我们一起嘉奖了那些孜孜不倦地奋斗在本地医院里的医学专业国际学生,一起感谢了那些志愿服务在当地慈善机构的来自一百多个国家的海外学子。我们曾向为本地经济增长和稳定就业带来巨大影响的国际学生们表达了深深的敬意,甚至在那个腼腆的印度留英博士两次获得Channel 4烘焙大赛“明星烘焙师”的时刻,我们也一起为他欢呼雀跃。
经验告诉我们,友谊和情感的联系是双向的、并且历久弥新。在中国,我们拥有10000多名谢菲尔德大学毕业生。他们热爱德文郡绿地(Devonshire Green),热爱亨德森酱油(Henderson's Relish),热爱城市大厅(the City Hall)和利德米尔音乐工坊(the Leadmill),听到有人谈论谢菲尔德,他们便会自然而然地露出笑容。
我们也知道,当一个中国妈妈支持她的家庭在她多年前学习生活过的国度里投资项目时,其中的意义便远远超过了一场生意,成为了一个造福多方的事业。
这种全球青年人才的流动是如此美妙。然而,要保证持久的人才流动,英国必须重视这些来自万里之外家庭的投资与牺牲。正是因为有了这笔他人辛苦挣得的资金,谢菲尔德大学才得以改善设施,得以修建起我们的钻石楼(the Diamond)和先进制造研究中心(Advanced Manufacturing Research Centre)。
政府告诉我们,科学和创新对脱欧后的英国无比重要。然而,他们只能承担英国大学科研费用的四分之三。如果我们想购买设备,想在医学或者在工程领域取得突破,这笔费用由谁来出呢?答案一目了然。我想,我们欠所有国际学生的父母们一笔巨大的感情债。他们辛苦奋斗,把孩子放心地交到我们手里,期盼着他们能在谢菲尔德受到优良的教育。

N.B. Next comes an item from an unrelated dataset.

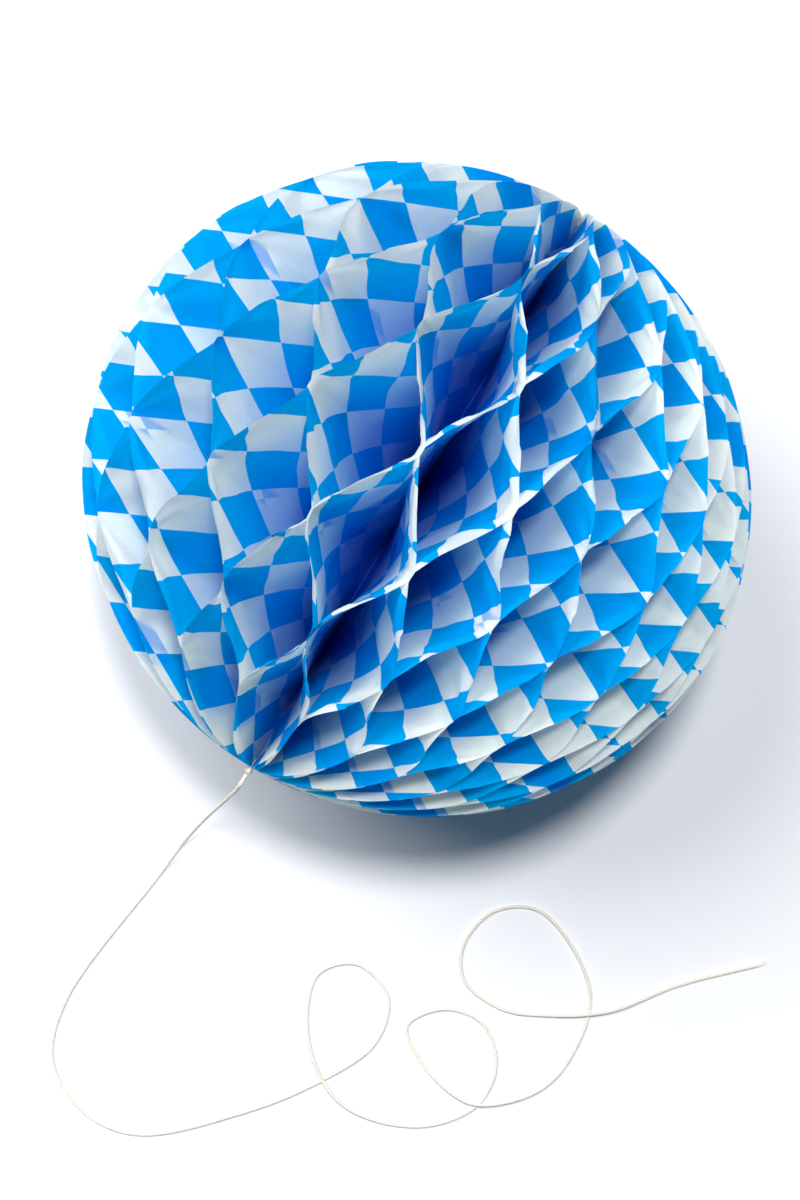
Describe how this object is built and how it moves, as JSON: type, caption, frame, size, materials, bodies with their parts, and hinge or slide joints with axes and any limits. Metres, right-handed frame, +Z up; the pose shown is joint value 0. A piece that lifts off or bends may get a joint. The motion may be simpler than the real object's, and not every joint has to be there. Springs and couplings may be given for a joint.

那么,我们的问题在哪?事实上,我们的留学生感到他们并不是总受欢迎。与其他国家相比,英国的签证政策并不友好,而脱欧一事更加重了人们对英国是否欢迎国际人才的怀疑。
在这种背景下,谢菲尔德能够成为全英欢迎国际学生运动(#WeAreInternational)的发起城市,我感到无比骄傲。也正是出于对这种情况的担忧,谢菲尔德的国会议员出任了国会全政党国际学生事务小组(All Party Parliamentary Group on International Students)联席主席,谢菲尔德市长和谢菲尔德大学上周向国会论证了国际学生对本市发展的重要性,并呼吁国会为培养国际学生的各项能力提供支持。
所有的伟大城市都欢迎世界各地的人才。他们深知青年时代建立起来的情感之脉,将在日后悠悠的岁月中带来巨大的福祉。
曾几何时,谢菲尔德是为大英帝国生产军需品的钢铁之城。如今的谢菲尔德依靠建立联系、吸引人才,极大地造福了本地人民,广泛地架起了理解之桥,真正走向了世界。我本人在宣传国际学生重要性这件大事上做了一些有益的工作,为此我感到很自豪。同时,我也呼吁全体谢菲尔德的市民一齐行动。